REQUIRED WORK |
Among the lines of data below, reproduce only those from the one with "bar = flat_bar()" through the one with "before = set(bpy.data.objects)", exactly as they stand, both ends included.

EXTRACTED INFORMATION |
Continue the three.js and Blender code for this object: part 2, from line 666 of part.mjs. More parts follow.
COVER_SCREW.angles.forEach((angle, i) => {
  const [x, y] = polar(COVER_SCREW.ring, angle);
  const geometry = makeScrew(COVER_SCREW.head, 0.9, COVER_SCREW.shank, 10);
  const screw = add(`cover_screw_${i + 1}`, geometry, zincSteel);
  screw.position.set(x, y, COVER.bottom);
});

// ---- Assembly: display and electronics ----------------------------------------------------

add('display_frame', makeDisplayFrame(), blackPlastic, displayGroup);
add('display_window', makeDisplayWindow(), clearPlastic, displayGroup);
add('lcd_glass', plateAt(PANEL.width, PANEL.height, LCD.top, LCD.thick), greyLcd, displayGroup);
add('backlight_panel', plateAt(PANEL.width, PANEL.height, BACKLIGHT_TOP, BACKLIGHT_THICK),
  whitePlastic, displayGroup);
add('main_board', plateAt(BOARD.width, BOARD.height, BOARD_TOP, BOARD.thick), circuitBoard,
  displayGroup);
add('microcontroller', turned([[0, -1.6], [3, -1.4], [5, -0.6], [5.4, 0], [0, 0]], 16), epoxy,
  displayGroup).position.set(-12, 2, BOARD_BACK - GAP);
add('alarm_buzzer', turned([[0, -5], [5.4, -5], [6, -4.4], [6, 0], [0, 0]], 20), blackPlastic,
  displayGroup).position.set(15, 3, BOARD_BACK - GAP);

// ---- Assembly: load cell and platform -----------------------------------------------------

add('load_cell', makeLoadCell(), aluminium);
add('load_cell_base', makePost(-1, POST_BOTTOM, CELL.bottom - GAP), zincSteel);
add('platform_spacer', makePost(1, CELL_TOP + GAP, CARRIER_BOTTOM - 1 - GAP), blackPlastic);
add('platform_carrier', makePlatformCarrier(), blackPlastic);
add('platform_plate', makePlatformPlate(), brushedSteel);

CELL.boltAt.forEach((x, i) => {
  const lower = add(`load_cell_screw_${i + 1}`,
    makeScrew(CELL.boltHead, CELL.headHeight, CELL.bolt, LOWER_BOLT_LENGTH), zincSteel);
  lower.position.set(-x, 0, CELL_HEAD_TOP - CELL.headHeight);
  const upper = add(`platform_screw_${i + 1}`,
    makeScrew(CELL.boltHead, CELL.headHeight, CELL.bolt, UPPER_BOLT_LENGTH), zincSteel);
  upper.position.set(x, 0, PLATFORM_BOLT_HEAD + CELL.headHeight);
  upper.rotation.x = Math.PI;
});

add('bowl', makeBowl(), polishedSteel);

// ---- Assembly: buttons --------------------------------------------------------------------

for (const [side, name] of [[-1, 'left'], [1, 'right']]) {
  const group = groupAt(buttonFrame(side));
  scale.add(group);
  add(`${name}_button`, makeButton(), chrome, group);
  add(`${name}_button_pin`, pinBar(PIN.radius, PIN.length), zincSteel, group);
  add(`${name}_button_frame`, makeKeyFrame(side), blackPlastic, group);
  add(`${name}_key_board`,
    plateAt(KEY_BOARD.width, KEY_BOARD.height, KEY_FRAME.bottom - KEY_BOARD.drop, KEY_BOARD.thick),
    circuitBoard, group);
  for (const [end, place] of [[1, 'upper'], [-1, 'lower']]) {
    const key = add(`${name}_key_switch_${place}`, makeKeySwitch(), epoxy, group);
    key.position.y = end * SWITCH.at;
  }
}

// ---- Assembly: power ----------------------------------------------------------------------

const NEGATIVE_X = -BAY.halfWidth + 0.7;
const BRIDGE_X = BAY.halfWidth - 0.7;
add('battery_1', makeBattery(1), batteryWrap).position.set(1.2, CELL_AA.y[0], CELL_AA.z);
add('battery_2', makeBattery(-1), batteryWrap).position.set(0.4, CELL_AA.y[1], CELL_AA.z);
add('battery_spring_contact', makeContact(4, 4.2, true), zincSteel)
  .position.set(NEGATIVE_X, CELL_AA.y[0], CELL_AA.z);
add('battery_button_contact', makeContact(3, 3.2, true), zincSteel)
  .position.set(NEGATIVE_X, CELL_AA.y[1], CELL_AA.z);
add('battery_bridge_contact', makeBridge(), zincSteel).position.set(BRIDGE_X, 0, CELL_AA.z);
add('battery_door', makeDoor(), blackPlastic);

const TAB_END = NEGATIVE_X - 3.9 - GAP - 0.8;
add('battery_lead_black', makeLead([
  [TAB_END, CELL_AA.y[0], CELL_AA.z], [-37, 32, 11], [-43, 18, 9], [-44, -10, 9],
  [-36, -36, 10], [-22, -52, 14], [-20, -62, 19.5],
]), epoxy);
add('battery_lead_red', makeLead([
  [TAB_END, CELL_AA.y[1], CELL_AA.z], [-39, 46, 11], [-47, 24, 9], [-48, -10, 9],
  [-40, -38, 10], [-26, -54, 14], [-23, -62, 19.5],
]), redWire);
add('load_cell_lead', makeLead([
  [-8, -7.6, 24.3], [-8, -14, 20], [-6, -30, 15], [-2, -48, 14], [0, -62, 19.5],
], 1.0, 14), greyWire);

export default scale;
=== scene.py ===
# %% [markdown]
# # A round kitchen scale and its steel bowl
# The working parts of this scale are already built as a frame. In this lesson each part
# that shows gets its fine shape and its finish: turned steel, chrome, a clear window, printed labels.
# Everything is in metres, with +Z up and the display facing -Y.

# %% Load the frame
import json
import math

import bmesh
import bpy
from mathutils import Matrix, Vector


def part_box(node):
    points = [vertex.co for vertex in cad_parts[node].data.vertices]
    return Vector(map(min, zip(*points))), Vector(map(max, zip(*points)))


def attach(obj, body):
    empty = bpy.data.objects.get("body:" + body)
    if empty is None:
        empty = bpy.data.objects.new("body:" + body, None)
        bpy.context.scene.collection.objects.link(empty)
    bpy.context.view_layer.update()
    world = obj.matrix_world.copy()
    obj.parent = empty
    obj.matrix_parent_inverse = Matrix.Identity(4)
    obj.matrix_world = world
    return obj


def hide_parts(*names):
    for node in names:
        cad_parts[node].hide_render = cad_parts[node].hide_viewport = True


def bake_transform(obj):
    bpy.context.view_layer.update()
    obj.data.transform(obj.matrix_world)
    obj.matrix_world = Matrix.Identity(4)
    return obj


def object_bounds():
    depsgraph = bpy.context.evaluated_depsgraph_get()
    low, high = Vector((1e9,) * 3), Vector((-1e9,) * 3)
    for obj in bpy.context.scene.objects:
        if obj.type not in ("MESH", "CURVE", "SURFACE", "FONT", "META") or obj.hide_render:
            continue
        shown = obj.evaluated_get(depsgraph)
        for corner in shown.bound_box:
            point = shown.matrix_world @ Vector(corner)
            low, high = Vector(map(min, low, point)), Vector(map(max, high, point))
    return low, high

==

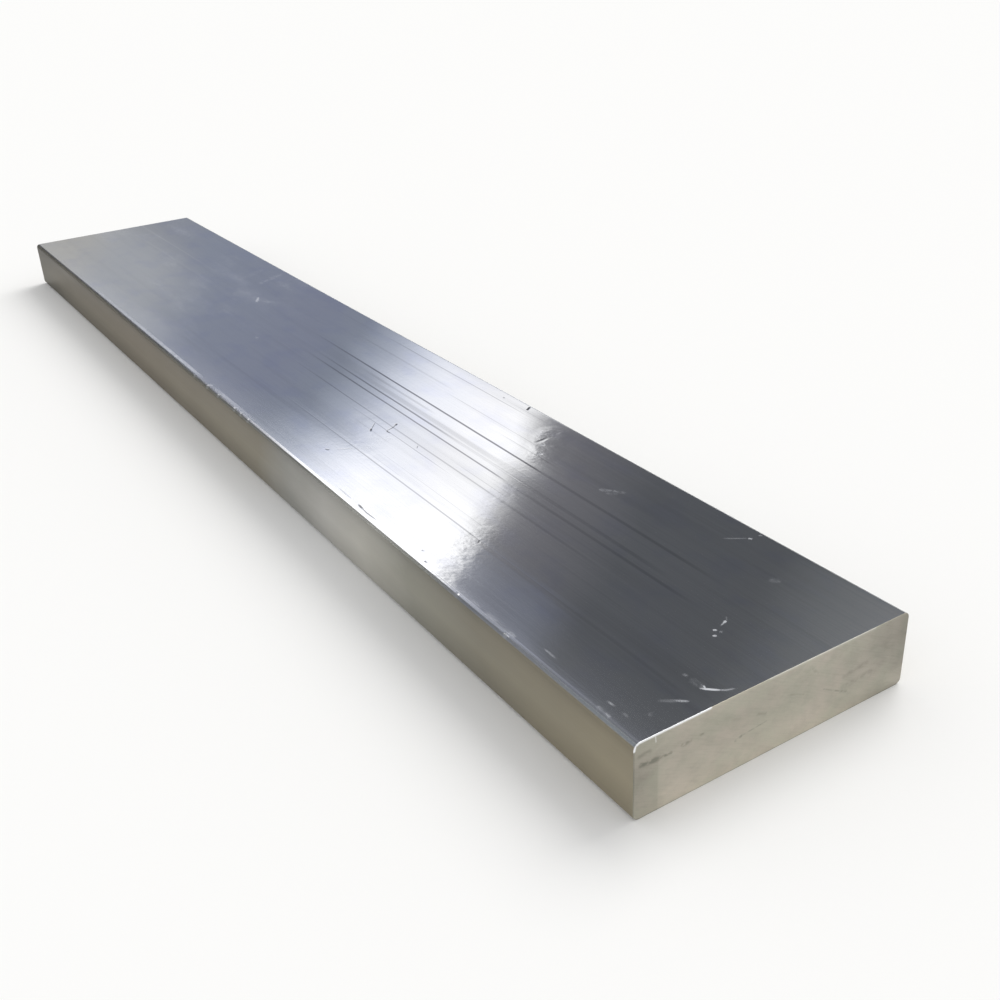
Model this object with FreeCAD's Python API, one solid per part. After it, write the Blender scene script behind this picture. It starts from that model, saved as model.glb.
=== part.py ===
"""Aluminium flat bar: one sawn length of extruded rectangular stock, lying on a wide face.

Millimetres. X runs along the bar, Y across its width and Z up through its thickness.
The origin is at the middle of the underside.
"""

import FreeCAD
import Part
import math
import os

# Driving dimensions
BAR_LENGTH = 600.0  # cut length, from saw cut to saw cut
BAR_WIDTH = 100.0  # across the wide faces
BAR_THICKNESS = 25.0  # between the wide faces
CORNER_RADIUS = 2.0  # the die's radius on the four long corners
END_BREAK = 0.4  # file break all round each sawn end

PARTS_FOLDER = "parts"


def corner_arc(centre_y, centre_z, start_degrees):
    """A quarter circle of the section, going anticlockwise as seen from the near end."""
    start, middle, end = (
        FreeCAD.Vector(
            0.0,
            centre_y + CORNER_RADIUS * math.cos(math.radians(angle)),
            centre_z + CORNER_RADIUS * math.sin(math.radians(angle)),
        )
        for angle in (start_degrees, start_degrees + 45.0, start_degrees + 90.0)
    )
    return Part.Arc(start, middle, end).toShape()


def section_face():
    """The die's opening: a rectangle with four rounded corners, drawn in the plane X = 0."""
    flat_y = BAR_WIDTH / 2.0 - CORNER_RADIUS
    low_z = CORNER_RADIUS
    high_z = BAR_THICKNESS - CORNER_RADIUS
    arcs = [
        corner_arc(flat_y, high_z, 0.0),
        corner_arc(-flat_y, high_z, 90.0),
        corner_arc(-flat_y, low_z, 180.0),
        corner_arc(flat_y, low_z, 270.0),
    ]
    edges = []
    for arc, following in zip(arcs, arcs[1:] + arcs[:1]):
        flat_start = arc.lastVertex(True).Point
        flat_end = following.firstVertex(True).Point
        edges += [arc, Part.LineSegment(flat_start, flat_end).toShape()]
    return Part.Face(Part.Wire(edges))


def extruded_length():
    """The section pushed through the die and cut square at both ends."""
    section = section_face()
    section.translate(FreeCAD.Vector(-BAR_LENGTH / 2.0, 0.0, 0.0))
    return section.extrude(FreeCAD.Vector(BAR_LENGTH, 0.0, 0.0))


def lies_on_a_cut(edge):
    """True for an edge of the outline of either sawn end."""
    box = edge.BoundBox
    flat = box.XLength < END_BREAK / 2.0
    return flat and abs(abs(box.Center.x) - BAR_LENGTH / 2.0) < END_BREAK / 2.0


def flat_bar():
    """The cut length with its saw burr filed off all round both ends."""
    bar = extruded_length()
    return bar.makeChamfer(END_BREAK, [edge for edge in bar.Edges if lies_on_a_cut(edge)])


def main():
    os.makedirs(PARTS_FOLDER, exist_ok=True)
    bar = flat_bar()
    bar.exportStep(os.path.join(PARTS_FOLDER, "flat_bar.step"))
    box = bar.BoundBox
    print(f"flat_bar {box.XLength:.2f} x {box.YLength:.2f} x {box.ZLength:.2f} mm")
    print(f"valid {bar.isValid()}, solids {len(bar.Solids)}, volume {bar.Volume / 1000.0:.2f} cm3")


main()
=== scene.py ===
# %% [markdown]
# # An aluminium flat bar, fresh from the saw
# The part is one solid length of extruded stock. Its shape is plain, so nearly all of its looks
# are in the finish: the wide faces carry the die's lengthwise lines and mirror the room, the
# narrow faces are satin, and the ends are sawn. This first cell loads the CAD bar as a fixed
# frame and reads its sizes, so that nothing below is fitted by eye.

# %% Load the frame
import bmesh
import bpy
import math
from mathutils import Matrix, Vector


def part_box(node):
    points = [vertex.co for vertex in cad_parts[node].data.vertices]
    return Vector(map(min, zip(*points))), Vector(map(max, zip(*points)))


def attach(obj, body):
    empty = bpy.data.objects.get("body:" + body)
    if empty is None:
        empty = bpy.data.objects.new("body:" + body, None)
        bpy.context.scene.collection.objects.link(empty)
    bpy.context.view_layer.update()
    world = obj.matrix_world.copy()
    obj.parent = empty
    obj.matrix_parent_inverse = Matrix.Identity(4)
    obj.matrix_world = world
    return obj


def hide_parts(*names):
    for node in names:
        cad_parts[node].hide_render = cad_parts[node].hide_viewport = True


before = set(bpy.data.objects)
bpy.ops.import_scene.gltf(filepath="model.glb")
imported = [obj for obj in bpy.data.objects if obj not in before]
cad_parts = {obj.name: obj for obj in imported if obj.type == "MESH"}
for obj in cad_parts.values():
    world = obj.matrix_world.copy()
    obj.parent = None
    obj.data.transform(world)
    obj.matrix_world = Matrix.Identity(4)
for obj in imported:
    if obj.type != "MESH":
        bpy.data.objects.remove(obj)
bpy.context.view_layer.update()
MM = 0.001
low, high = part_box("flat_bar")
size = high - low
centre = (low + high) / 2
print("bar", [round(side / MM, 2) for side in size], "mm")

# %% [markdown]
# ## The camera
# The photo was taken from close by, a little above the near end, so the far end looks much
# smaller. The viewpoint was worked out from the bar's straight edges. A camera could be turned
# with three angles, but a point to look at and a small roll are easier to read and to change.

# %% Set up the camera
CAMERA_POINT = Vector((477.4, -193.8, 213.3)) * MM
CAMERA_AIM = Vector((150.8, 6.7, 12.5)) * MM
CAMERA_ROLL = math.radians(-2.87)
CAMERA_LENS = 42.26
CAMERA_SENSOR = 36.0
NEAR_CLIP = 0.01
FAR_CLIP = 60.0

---

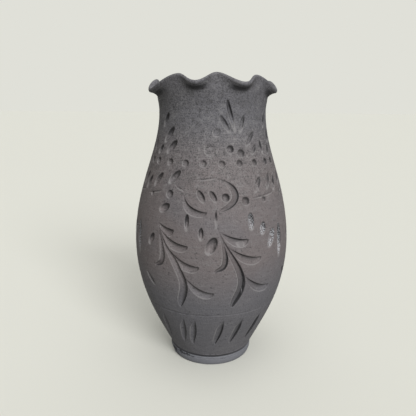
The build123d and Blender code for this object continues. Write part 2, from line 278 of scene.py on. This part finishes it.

ANSWER TO THIS PROBLEM |
    bar = flat_bar()
    bar.exportStep(os.path.join(PARTS_FOLDER, "flat_bar.step"))
    box = bar.BoundBox
    print(f"flat_bar {box.XLength:.2f} x {box.YLength:.2f} x {box.ZLength:.2f} mm")
    print(f"valid {bar.isValid()}, solids {len(bar.Solids)}, volume {bar.Volume / 1000.0:.2f} cm3")


main()
=== scene.py ===
# %% [markdown]
# # An aluminium flat bar, fresh from the saw
# The part is one solid length of extruded stock. Its shape is plain, so nearly all of its looks
# are in the finish: the wide faces carry the die's lengthwise lines and mirror the room, the
# narrow faces are satin, and the ends are sawn. This first cell loads the CAD bar as a fixed
# frame and reads its sizes, so that nothing below is fitted by eye.

# %% Load the frame
import bmesh
import bpy
import math
from mathutils import Matrix, Vector


def part_box(node):
    points = [vertex.co for vertex in cad_parts[node].data.vertices]
    return Vector(map(min, zip(*points))), Vector(map(max, zip(*points)))


def attach(obj, body):
    empty = bpy.data.objects.get("body:" + body)
    if empty is None:
        empty = bpy.data.objects.new("body:" + body, None)
        bpy.context.scene.collection.objects.link(empty)
    bpy.context.view_layer.update()
    world = obj.matrix_world.copy()
    obj.parent = empty
    obj.matrix_parent_inverse = Matrix.Identity(4)
    obj.matrix_world = world
    return obj


def hide_parts(*names):
    for node in names:
        cad_parts[node].hide_render = cad_parts[node].hide_viewport = True


before = set(bpy.data.objects)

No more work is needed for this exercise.